Aim of the task:
Go through the material below and copy all lines with "None".

Given information:
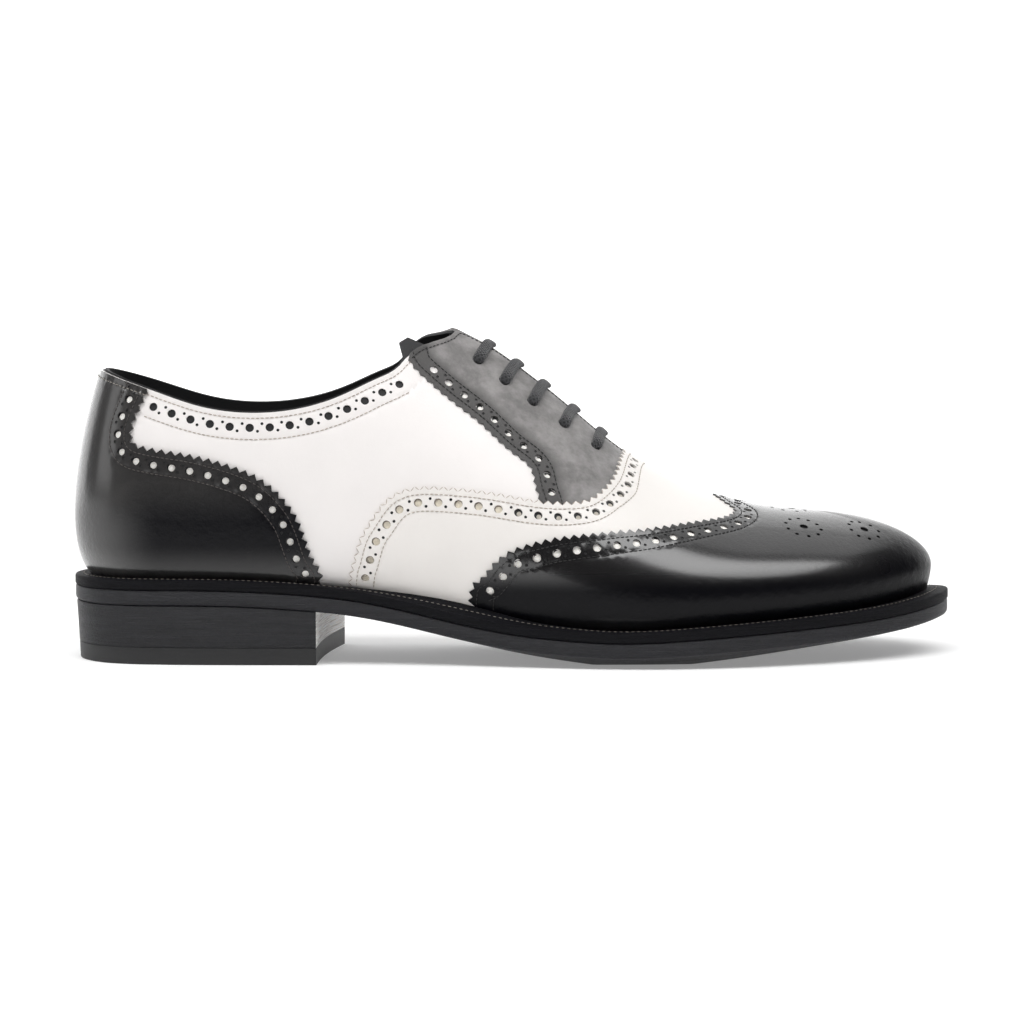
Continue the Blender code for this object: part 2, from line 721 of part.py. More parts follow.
def make_tongue(look):
    """A strip under the throat, hung from the vamp's inside and clear of the lace's runs."""
    inside = LAYER + FIT + WALL + FIT
    stations = np.linspace(TONGUE_TOP, TONGUE_FOOT, 12)
    girths = np.linspace(-TONGUE_HALF, TONGUE_HALF, 9)
    low = inside + 2 * LACE_RADIUS + FIT
    ease = np.clip((stations - 33.0) / (TONGUE_FOOT - 33.0), 0, 1)
    depths = low + (inside + 0.2 - low) * ease
    points = [
        crossing(station, girth, depth + more)
        for more in (0.0, TONGUE)
        for station, depth in zip(stations, depths)
        for girth in girths
    ]
    wide, count = len(girths), len(stations) * len(girths)
    faces = []
    for row in range(len(stations) - 1):
        for i in range(wide - 1):
            a = row * wide + i
            faces.append((a, a + 1, a + wide + 1, a + wide))
            faces.append((a + count, a + count + wide, a + count + wide + 1, a + count + 1))
        for a in (row * wide, row * wide + wide - 1):
            faces.append((a, a + wide, a + wide + count, a + count))
    for a in [*range(wide - 1), *range(count - wide, count - 1)]:
        faces.append((a, a + 1, a + 1 + count, a + count))
    return mesh_object("tongue", points, faces, look)


for old in list(bpy.data.objects):
    bpy.data.objects.remove(old, do_unlink=True)
PARTS = bpy.data.collections.new("spectator_shoe")
CUTTERS = bpy.data.collections.new("cutters")
bpy.context.scene.collection.children.link(PARTS)
bpy.context.scene.collection.children.link(CUTTERS)
CUTTERS.hide_render = True

white = material("white_calf", (0.86, 0.84, 0.82), 0.45)
white_vamp = material("white_vamp_calf", (0.84, 0.82, 0.80), 0.45)
gloss = material("gloss_black_calf", (0.02, 0.02, 0.022), 0.22)
gloss_heel = material("gloss_black_counter", (0.02, 0.02, 0.022), 0.22)
matte = material("matte_black_calf", (0.11, 0.10, 0.10), 0.6)
matte_inner = material("matte_black_calf_inner", (0.11, 0.10, 0.10), 0.6)
sole_black = material("black_sole_leather", (0.03, 0.03, 0.033), 0.4)
welt_black = material("black_welt", (0.02, 0.02, 0.02), 0.5)
heel_black = material("black_heel_lifts", (0.03, 0.03, 0.035), 0.4)
rubber = material("black_heel_rubber", (0.02, 0.02, 0.02), 0.6)
lining = material("black_lining", (0.04, 0.04, 0.04), 0.7)
sock = material("insole_leather", (0.08, 0.08, 0.08), 0.7)
cord = material("black_lace", (0.08, 0.08, 0.08), 0.8)

upper_depth = LAYER + FIT
upper = skin("upper", upper_depth, upper_depth + WALL, white)
wing_edge = drawn(WING)
vamp_edge = drawn(VAMP)
toe_cap = skin("toe_cap", 0.0, LAYER, gloss, first=BACK_RIBS + 4)
cut(toe_cap, prism("wing_side", in_front(wing_edge)), "INTERSECT")
vamp = skin("vamp", LAYER - VAMP_LAYER, LAYER, white_vamp, first=BACK_RIBS)
cut(vamp, prism("vamp_side", in_front(vamp_edge)), "INTERSECT")
cut(vamp, prism("wing_clearance", in_front(widened(wing_edge, FIT))))
counter = skin("heel_counter", 0.0, LAYER, gloss_heel, last=BACK_RIBS + 2)
cut(counter, prism("counter_side", behind(drawn(COUNTER))), "INTERSECT")
facing_outline = prism("facing_side", [*map(tuple, drawn(FACING)), (80.0, 46.0), (80.0, 150.0), (-37.2, 150.0)])
vamp_clearance = prism("vamp_clearance", in_front(widened(vamp_edge, FIT)))
facings = {}
for side, look in (("lateral", matte), ("medial", matte_inner)):
    facing = skin("facing_" + side, 0.1, LAYER, look, first=BACK_RIBS, last=BACK_RIBS + MIDDLE_RIBS + 4, sides=(side,))
    cut(facing, facing_outline, "INTERSECT")
    cut(facing, vamp_clearance)
    facings[side] = facing

for side in facings:
    punches = eyelet_punches(side)
    cut(facings[side], punches)
    cut(upper, punches)
make_tongue(lining)
tube("lace", lace_path(), LACE_RADIUS, cord)

make_welt(welt_black)
make_insole(sock)
make_outsole(sole_black)
heel_block(
    "heel_stack",
    (1.0, 2.2),
    (lambda x: 0 * x + TOP_PIECE + FIT, lambda x: outsole_bottom(x) - FIT),
    heel_black,
)
heel_block("heel_top_piece", (2.5, 2.2), (lambda x: 0 * x, lambda x: 0 * x + TOP_PIECE), rubber)
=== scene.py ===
"""The looks of a black and white full-brogue Oxford, the right shoe, on a pale floor."""

import math

import bmesh
import bpy
import numpy as np
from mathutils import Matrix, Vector, geometry, kdtree


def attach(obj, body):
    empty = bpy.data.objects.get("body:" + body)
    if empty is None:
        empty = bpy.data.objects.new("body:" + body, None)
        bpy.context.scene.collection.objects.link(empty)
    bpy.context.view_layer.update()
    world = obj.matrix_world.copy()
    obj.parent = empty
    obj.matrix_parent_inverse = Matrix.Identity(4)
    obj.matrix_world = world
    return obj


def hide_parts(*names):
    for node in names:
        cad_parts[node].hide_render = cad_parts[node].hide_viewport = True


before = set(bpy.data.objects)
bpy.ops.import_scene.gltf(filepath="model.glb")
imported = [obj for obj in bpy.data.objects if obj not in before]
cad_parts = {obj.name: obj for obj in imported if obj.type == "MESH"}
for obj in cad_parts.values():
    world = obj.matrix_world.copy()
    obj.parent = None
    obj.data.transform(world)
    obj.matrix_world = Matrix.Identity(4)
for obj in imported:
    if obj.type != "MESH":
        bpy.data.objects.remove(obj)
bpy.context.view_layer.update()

# Lengths on the shoe are in millimetres until a mesh is finished.
MM = 0.001
CENTRE = np.array([0.0, -0.149, 0.0])


def table(columns, *rows):
    """Named columns from short rows."""
    return dict(zip(columns.split(), np.array(rows, float).T))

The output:
    if empty is None:
        empty = bpy.data.objects.new("body:" + body, None)
    obj.parent = None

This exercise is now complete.